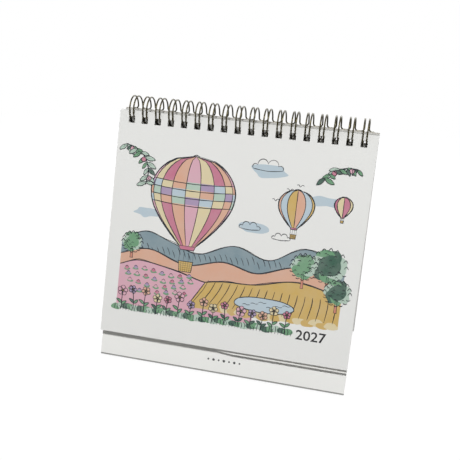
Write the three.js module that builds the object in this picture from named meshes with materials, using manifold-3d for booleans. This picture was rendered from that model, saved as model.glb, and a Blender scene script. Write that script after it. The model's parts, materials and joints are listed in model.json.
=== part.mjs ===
// Desk calendar: a twin-loop wire binding carries a cover, twelve month sheets and a folding easel
// stand. Units are millimetres, +Z is up and +Y points to the back. The origin is on the desk, under
// the middle of the calendar's width and depth.
import * as THREE from 'three';
import { mergeVertices } from 'three/addons/utils/BufferGeometryUtils.js';
import Module from 'manifold-3d';

const wasm = await Module();
wasm.setup();

// Driving dimensions
const pageWidth = 160; // of the sheets and both boards
const sheetHeight = 142;
const sheetThickness = 0.22;
const sheetGap = 0.1;
const monthSheets = 12;
const footStrip = 17; // height of the stand that shows below the sheets
const coreThickness = 1.2;
const skinThickness = 0.25;
const glueGap = 0.1; // between a board's core and its paper skins
const lean = THREE.MathUtils.degToRad(15); // of each board from the upright
const holeMargin = 8; // least, from a sheet's side to the middle of its first hole
const holePitch = 8.467; // three holes to the inch
const holeSize = 4;
const holeDrop = 5.7; // from a sheet's top edge to the middle of its holes
const ringRadius = 8.1; // to the middle of the wire
const wireRadius = 0.475;
const tipSpacing = 2.1; // between the two wires of a loop, at its closed tip
const baseSpacing = 2.9; // the same, where the loop opens into the spine
const spineBend = 1.9; // radius of the bends between loop and spine
const tipAngle = THREE.MathUtils.degToRad(84); // round the ring, from straight down towards the back
const spineAngle = THREE.MathUtils.degToRad(98);
const coverOffset = 5.6; // middle of the cover in front of the ring's axis
const stackGap = 0.35; // between the last sheet and the front board
const flapThickness = 0.6;
const flapGap = 0.3; // round a folded base flap
const flapInset = 4; // of a flap's ends from the boards' sides
const flapRoot = 8; // depth of the strip that runs along the crease
const tongueReach = 42; // depth of a flap with its tongue
const tongueWidth = 84; // middle tongue, on the front flap
const tongueGap = 3; // sideways, between a middle and a side tongue
const sideTongueWidth = 26;
const tongueCorner = 5;
const ringSteps = 16;
const wireSides = 6;

// Places that follow from them. Depths are measured from the ring's axis, square to a board.
const holeCount = Math.floor((pageWidth - 2 * holeMargin) / holePitch) + 1;
const flapWidth = pageWidth - 2 * flapInset;
const sheetPitch = sheetThickness + sheetGap;
const lastSheet = coverOffset - monthSheets * sheetPitch;
const boardThickness = coreThickness + 2 * (skinThickness + glueGap);
const frontOuter = lastSheet - sheetThickness / 2 - stackGap;
const frontInner = frontOuter - boardThickness;
const closedGap = 2 * flapThickness + 3 * flapGap;
const backInner = closedGap - frontInner; // behind the axis
const backOuter = backInner + boardThickness;
const crossing = (depth) => Math.sqrt(ringRadius ** 2 - depth ** 2); // ring's height below its axis
const middle = (a, b) => (a + b) / 2;
const frontHoles = middle(crossing(coverOffset), ringRadius); // below the axis, along the board
const backHoles = middle(crossing(backInner), crossing(backOuter));
const frontTop = frontHoles - holeDrop;
const backTop = backHoles - holeDrop;
const frontFoot = frontTop + sheetHeight + footStrip;
const axisHeight = frontFoot * Math.cos(lean) - frontInner * Math.sin(lean);
const backFoot = (axisHeight + backInner * Math.sin(lean)) / Math.cos(lean);
const openAngle = 2 * lean;
const creaseHeight = flapThickness / 2;

const paper = (color) => new THREE.MeshStandardMaterial({ color, roughness: 0.75, metalness: 0 });
const finishes = {
  cover: paper(0xf1f1ed),
  sheet: paper(0xf3f2ec),
  facing: paper(0xf4f4f2),
  core: paper(0xa9a59c),
  flap: paper(0xeeeeea),
  wire: new THREE.MeshStandardMaterial({ color: 0x46432f, roughness: 0.35, metalness: 0.9 }),
};

// The front group's y runs up the front board and its z points out at the reader. The back group's
// y runs up the back board and its z points in at the front board.
const calendar = new THREE.Group();
const front = new THREE.Group();
const back = new THREE.Group();
const base = new THREE.Group();
front.position.z = axisHeight;
back.position.z = axisHeight;
front.rotation.x = Math.PI / 2 - lean;
back.rotation.x = Math.PI / 2 + lean;
calendar.add(front, back, base);

function place(name, geometry, finish, parent) {
  const mesh = new THREE.Mesh(geometry, finish);
  mesh.name = name;
  parent.add(mesh);
  return mesh;
}

// A closed geometry as a solid that can be cut, and back again
function solidOf(geometry) {
  const bare = geometry.index ? geometry.clone() : geometry;
  bare.deleteAttribute('normal');
  bare.deleteAttribute('uv');
  const merged = mergeVertices(bare);
  const vertProperties = Float32Array.from(merged.attributes.position.array);
  const triVerts = Uint32Array.from(merged.index.array);
  return new wasm.Manifold(new wasm.Mesh({ numProp: 3, vertProperties, triVerts }));
}

function geometryOf(solid) {
  const { vertProperties, triVerts } = solid.getMesh();
  const geometry = new THREE.BufferGeometry();
  geometry.setAttribute('position', new THREE.BufferAttribute(vertProperties, 3));
  geometry.setIndex(new THREE.BufferAttribute(triVerts, 1));
  geometry.computeVertexNormals();
  return geometry;
}

const holeX = (i) => (i - (holeCount - 1) / 2) * holePitch;

// A punched sheet or board between two distances down from the axis, from depth z0 to z1
function punched(width, top, bottom, holes, z0, z1) {
  const blank = new THREE.BoxGeometry(width, bottom - top, z1 - z0);
  let solid = solidOf(blank.translate(0, -middle(top, bottom), middle(z0, z1)));
  const punchLength = 3 * (z1 - z0);
  for (let i = 0; i < holeCount; i += 1) {
    const punch = new THREE.BoxGeometry(holeSize, holeSize, punchLength);
    solid = solid.subtract(solidOf(punch.translate(holeX(i), -holes, middle(z0, z1))));
  }
  return geometryOf(solid);
}

// Cover and month sheets, from the front one back
function addSheets() {
  for (let i = 0; i <= monthSheets; i += 1) {
    const name = i === 0 ? 'cover_sheet' : `month_sheet_${String(i).padStart(2, '0')}`;
    const z = coverOffset - i * sheetPitch;
    const bottom = frontTop + sheetHeight;
    const span = [z - sheetThickness / 2, z + sheetThickness / 2];
    const solid = punched(pageWidth, frontTop, bottom, frontHoles, ...span);
    place(name, solid, i === 0 ? finishes.cover : finishes.sheet, front);
  }
}

// A board is a grey core between two paper skins. z0 is the depth of its rear face in its group.
function addBoard(prefix, parent, top, foot, holes, z0, rearSkin, frontSkin) {
  const coreStart = z0 + skinThickness + glueGap;
  const skinStart = coreStart + coreThickness + glueGap;
  const layer = (start, depth) => punched(pageWidth, top, foot, holes, start, start + depth);
  place(`${prefix}_${rearSkin}`, layer(z0, skinThickness), finishes.facing, parent);
  place(`${prefix}_core`, layer(coreStart, coreThickness), finishes.core, parent);
  place(`${prefix}_${frontSkin}`, layer(skinStart, skinThickness), finishes.facing, parent);
}

// A base flap lies on the desk. From its crease it reaches inwards as a strip, which carries one or
// more tongues. Each tongue is [middle, width], and they run from right to left.
function flapOutline(tongues) {
  const w = flapWidth / 2;
  const r = tongueCorner;
  const shape = new THREE.Shape();
  shape.moveTo(w, 0);
  shape.lineTo(w, flapRoot);
  for (const [x, width] of tongues) {
    const right = x + width / 2;
    const left = x - width / 2;
    shape.lineTo(right, flapRoot);
    shape.lineTo(right, tongueReach - r);
    shape.quadraticCurveTo(right, tongueReach, right - r, tongueReach);
    shape.lineTo(left + r, tongueReach);
    shape.quadraticCurveTo(left, tongueReach, left, tongueReach - r);
    shape.lineTo(left, flapRoot);
  }
  shape.lineTo(-w, flapRoot);
  shape.lineTo(-w, 0);
  return shape;
}

// A crease lies flapGap and half a flap in from its board's inner face. inward is 1 for the front
// board, whose flap reaches to the back, and -1 for the back board.
function creasePlace(innerDepth, inward) {
  const depth = innerDepth + inward * (flapGap + flapThickness / 2);
  const along = (axisHeight - creaseHeight - inward * depth * Math.sin(lean)) / Math.cos(lean);
  return depth * Math.cos(lean) - inward * along * Math.sin(lean);
}

function addFlap(name, tongues, creaseY, inward) {
  const settings = { depth: flapThickness, bevelEnabled: false, curveSegments: 4 };
  const solid = new THREE.ExtrudeGeometry(flapOutline(tongues), settings);
  if (inward < 0) solid.rotateZ(Math.PI);
  place(name, solid.translate(0, creaseY, 0), finishes.flap, base);
}

// The binding is one wire. It runs along the spine behind the ring's axis and, at each hole, over
// the crest, down the front, back through every sheet and board to a closed tip, and home beside
// itself. Its points are [x, angle], with the angle round the ring from straight down to the back.
function wireRoute() {
  const points = [];
  const full = spineAngle - 2 * Math.PI; // where a loop leaves the spine, going over the crest
  const bend = spineBend / ringRadius;
  const start = full + bend;
  const halfSpacing = (angle) => {
    const share = (tipAngle - angle) / (tipAngle - start);
    return (tipSpacing + (baseSpacing - tipSpacing) * share) / 2;
  };
  const bendSteps = 2;
  const tipSteps = 4;
  for (let i = 0; i < holeCount; i += 1) {
    const x = holeX(i);
    const half = halfSpacing(start);
    const loop = [];
    for (let k = 0; k < bendSteps; k += 1) {
      const turn = (k / bendSteps) * (Math.PI / 2);
      const out = half + spineBend * (1 - Math.sin(turn));
      loop.push([out, full + bend * (1 - Math.cos(turn))]);
    }
    for (let k = 0; k <= ringSteps; k += 1) {
      const angle = start + ((tipAngle - start) * k) / ringSteps;
      loop.push([halfSpacing(angle), angle]);
    }
    const tip = [];
    for (let k = 1; k < tipSteps; k += 1) {
      const turn = (k / tipSteps) * Math.PI;
      const rise = ((tipSpacing / 2) * Math.sin(turn)) / ringRadius;
      tip.push([x - (tipSpacing / 2) * Math.cos(turn), tipAngle + rise]);
    }
    points.push(...loop.map(([out, angle]) => [x - out, angle]), ...tip);
    points.push(...loop.reverse().map(([out, angle]) => [x + out, angle]));
  }
  const stub = 3 * wireRadius;
  points.unshift([points[0][0] - stub, full]);
  points.push([points[points.length - 1][0] + stub, full]);
  return points;
}

// The front group sees the ring from its side: y up the board, z out to the front
function onRing([x, angle], radius) {
  return new THREE.Vector3(x, -radius * Math.cos(angle), -radius * Math.sin(angle));
}

function wireSolid(route) {
  const centres = route.map((p) => onRing(p, ringRadius));
  const outward = route.map((p) => onRing(p, 1).setX(0));
  const vertices = [];
  const faces = [];
  const last = centres.length - 1;
  centres.forEach((centre, i) => {
    const along = centres[Math.min(i + 1, last)].clone().sub(centres[Math.max(i - 1, 0)]);
    const side = along.clone().cross(outward[i]).normalize();
    const out = side.clone().cross(along).normalize();
    for (let k = 0; k < wireSides; k += 1) {
      const turn = (k / wireSides) * 2 * Math.PI;
      const point = centre.clone().addScaledVector(side, wireRadius * Math.cos(turn));
      vertices.push(...point.addScaledVector(out, -wireRadius * Math.sin(turn)).toArray());
    }
  });
  for (let i = 0; i < last; i += 1) {
    for (let k = 0; k < wireSides; k += 1) {
      const [a, b] = [i * wireSides + k, i * wireSides + ((k + 1) % wireSides)];
      faces.push(a, b, b + wireSides, a, b + wireSides, a + wireSides);
    }
  }
  for (let k = 1; k < wireSides - 1; k += 1) {
    faces.push(0, k + 1, k, last * wireSides, last * wireSides + k, last * wireSides + k + 1);
  }
  const solid = new THREE.BufferGeometry();
  solid.setAttribute('position', new THREE.Float32BufferAttribute(vertices, 3));
  solid.setIndex(faces);
  solid.computeVertexNormals();
  return solid;
}

// The least gap between stretches of the wire that are further apart along it than the wire is
// round, from points set closely along it
function leastGap(route) {
  const dense = [];
  const perStep = 6;
  const along = [0];
  for (let i = 0; i < route.length - 1; i += 1) {
    const [from, to] = [onRing(route[i], ringRadius), onRing(route[i + 1], ringRadius)];
    for (let k = 0; k < perStep; k += 1) dense.push(from.clone().lerp(to, k / perStep));
  }
  for (let i = 1; i < dense.length; i += 1) along.push(along[i - 1] + dense[i].distanceTo(dense[i - 1]));
  const apart = 8 * wireRadius;
  let least = Infinity;
  for (let i = 0; i < dense.length; i += 1) {
    for (let k = i + 1; k < dense.length; k += 1) {
      if (Math.abs(dense[k].x - dense[i].x) > holePitch) continue;
      if (along[k] - along[i] < apart) continue;
      least = Math.min(least, dense[i].distanceTo(dense[k]));
    }
  }
  return least - 2 * wireRadius;
}

addSheets();
addBoard('front_board', front, frontTop, frontFoot, frontHoles, frontInner, 'lining', 'facing');
addBoard('back_board', back, backTop, backFoot, backHoles, -backOuter, 'facing', 'lining');

const sideTongue = tongueWidth / 2 + tongueGap + sideTongueWidth / 2;
const frontCrease = creasePlace(-frontInner, 1);
const rearCrease = creasePlace(backInner, -1);
addFlap('front_base_flap', [[0, tongueWidth]], frontCrease, 1);
const sideTongues = [[sideTongue, sideTongueWidth], [-sideTongue, sideTongueWidth]];
addFlap('rear_base_flap', sideTongues, rearCrease, -1);

const route = wireRoute();
place('twin_loop_wire', wireSolid(route), finishes.wire, front);
const extent = new THREE.Box3().setFromObject(calendar);
calendar.position.y = -extent.getCenter(new THREE.Vector3()).y;
const shift = calendar.position.y;

console.log(`least gap between stretches of the wire: ${leastGap(route).toFixed(2)} mm`);
console.log(`ring axis at y ${shift.toFixed(3)}, z ${axisHeight.toFixed(3)}`);
console.log(`boards open by ${THREE.MathUtils.radToDeg(openAngle).toFixed(3)} degrees`);
console.log(`front crease at y ${(frontCrease + shift).toFixed(3)}, z ${creaseHeight}`);
console.log(`rear crease at y ${(rearCrease + shift).toFixed(3)}, z ${creaseHeight}`);

export default calendar;
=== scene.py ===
# Desk calendar on a folding easel stand: cover, month sheets, twin-loop wire and printed designs
import json
import math
import random

import bmesh
import bpy
from mathutils import Matrix, Vector, noise


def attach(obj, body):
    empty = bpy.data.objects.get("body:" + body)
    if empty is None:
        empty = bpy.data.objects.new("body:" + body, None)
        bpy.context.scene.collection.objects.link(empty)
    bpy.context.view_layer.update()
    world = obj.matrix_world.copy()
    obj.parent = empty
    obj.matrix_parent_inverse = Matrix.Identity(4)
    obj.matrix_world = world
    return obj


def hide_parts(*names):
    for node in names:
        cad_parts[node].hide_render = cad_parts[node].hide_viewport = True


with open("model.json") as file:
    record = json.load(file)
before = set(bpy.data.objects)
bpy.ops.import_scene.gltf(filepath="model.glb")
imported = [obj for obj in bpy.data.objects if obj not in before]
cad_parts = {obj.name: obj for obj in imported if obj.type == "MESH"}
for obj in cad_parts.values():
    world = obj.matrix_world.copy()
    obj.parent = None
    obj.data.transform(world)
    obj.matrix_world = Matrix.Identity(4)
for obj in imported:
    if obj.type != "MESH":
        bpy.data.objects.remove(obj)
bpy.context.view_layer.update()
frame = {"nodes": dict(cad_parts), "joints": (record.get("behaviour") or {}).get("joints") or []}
nodes = frame["nodes"]
joints = {joint["name"]: joint for joint in frame["joints"]}
mm = 0.001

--

[Exercise task]: Retype only the lines running from the line with "before = set(bpy.data.objects)" to the end of the listing, including both of those lines.

[In response]:
before = set(bpy.data.objects)
bpy.ops.import_scene.gltf(filepath="model.glb")
imported = [obj for obj in bpy.data.objects if obj not in before]
cad_parts = {obj.name: obj for obj in imported if obj.type == "MESH"}
for obj in cad_parts.values():
    world = obj.matrix_world.copy()
    obj.parent = None
    obj.data.transform(world)
    obj.matrix_world = Matrix.Identity(4)
for obj in imported:
    if obj.type != "MESH":
        bpy.data.objects.remove(obj)
bpy.context.view_layer.update()
frame = {"nodes": dict(cad_parts), "joints": (record.get("behaviour") or {}).get("joints") or []}
nodes = frame["nodes"]
joints = {joint["name"]: joint for joint in frame["joints"]}
mm = 0.001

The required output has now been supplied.